As well as losing their pension savings, individuals could also get a huge tax bill. The liberation of pension assets before age 55 will very often be classified as an unauthorised payment. Such payments typically attract a 55% tax charge applied to the amount of the unauthorised payment.

If the individual is lucky, this will be levied only on the amount of money paid up front to the individual, but it could be levied on the full transfer of assets.

To add salt to the wound the tax bill will arrive sometime later?giving the blissfully unaware person plenty of time to have spent the money.

In March 2017 alone a record £8 million of pension savings were lost, and now the government finally looks set to do something about it.

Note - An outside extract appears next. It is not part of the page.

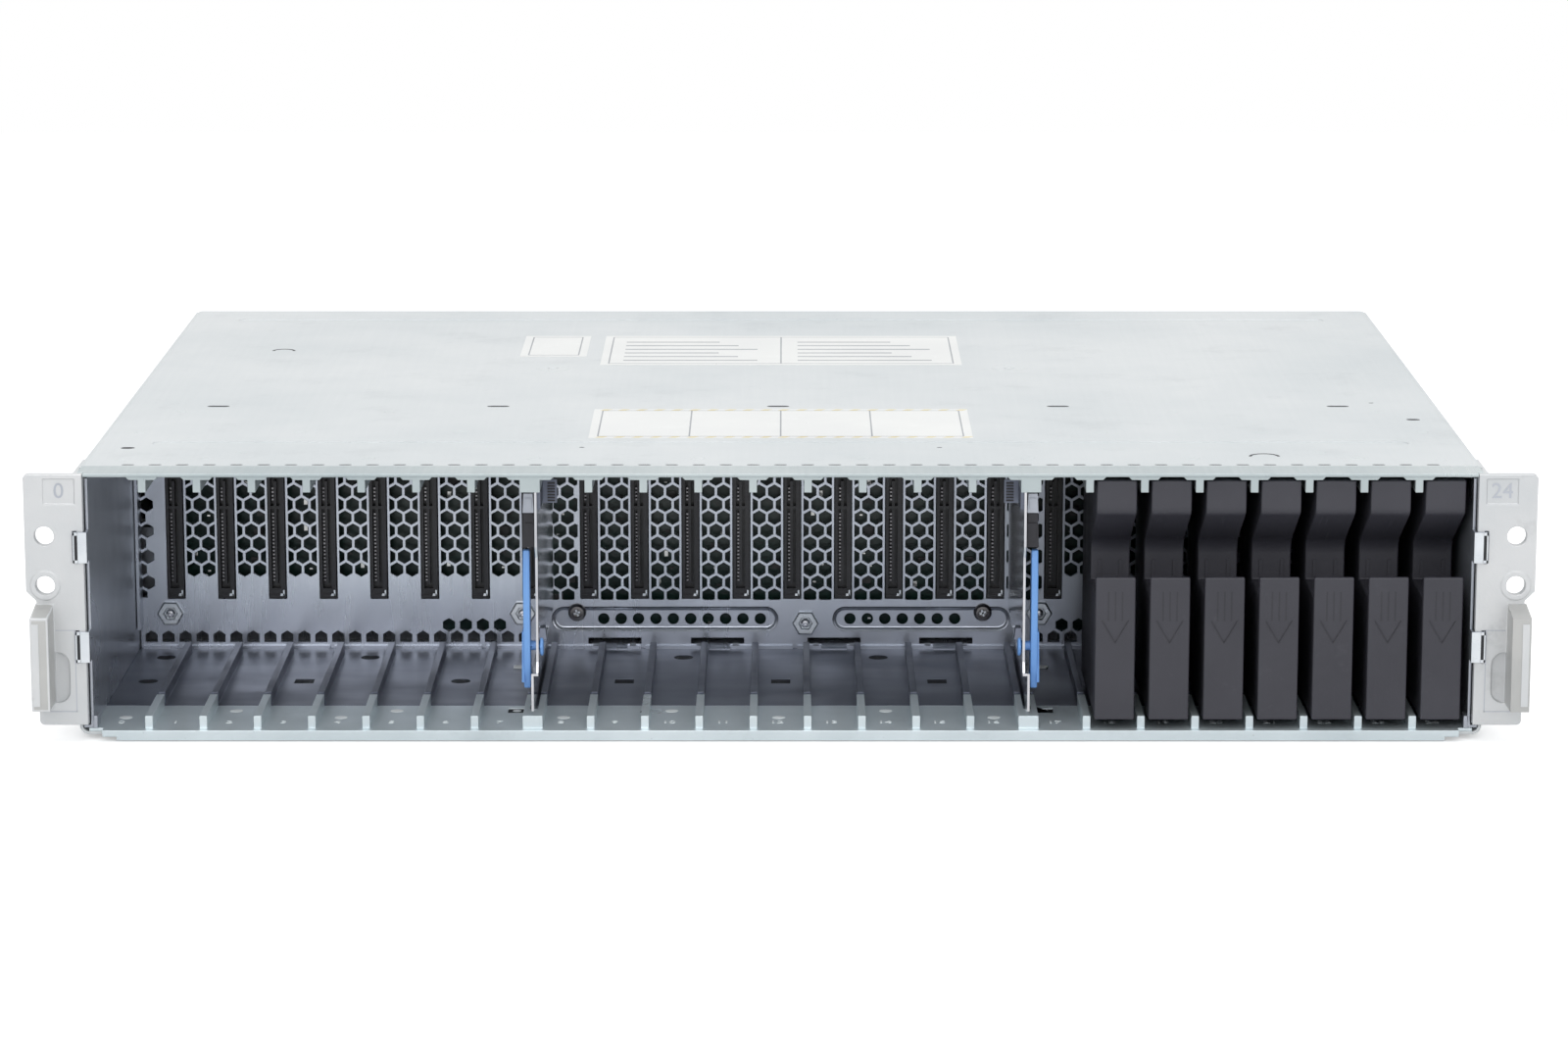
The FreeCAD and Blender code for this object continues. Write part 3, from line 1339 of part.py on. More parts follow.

There is an estimated 250 million cold calls made each year offering members of the public a free pensions review or incentives to release pension funds early, but the fraudsters don't stop there. They send emails and texts which are just as convincing and dupe innocent people out of their retirement funds.

This blanket ban on all cold calls, texts and emails will send out a clear message to the public that no legitimate organisation will contact them about their pensions, so if they are contacted, they'll know it's a scam. The heavy fines - up to £500,000 - for companies that flout the ban should also reduce the amount of fraud too.

The scammers are very good at what they do and have a very detailed understanding of this narrow area of legislation. The ban on cold calling is the latest jump forward in the ongoing arms race between the pension industry, HMRC and regulators on one side and the scammers on the other side.

In order to solve the underlying problem, the government need to enact into law a system whereby fraudulent advice is identified ahead of the assets being transferred. This is incredibly difficult to achieve and will cause delays to the legitimate movement of funds.

In the meantime, a law which enables Trustees to block payment of a transfer value where there is a suspicion of pension liberation, would enable Trustees to act more decisively.

Trustees have a duty of care towards members and accept this responsibility on a day to day basis. It is difficult for legislation to remove the right of individuals "do something stupid" if they want to. However, certainly for transfers from trust based schemes, trusteeship offers a useful system for members to engage with.

The need for greater legal protection for Trustees and providers taking reasonable steps to protect a member from pension liberation would significantly help in the fight against the scammers.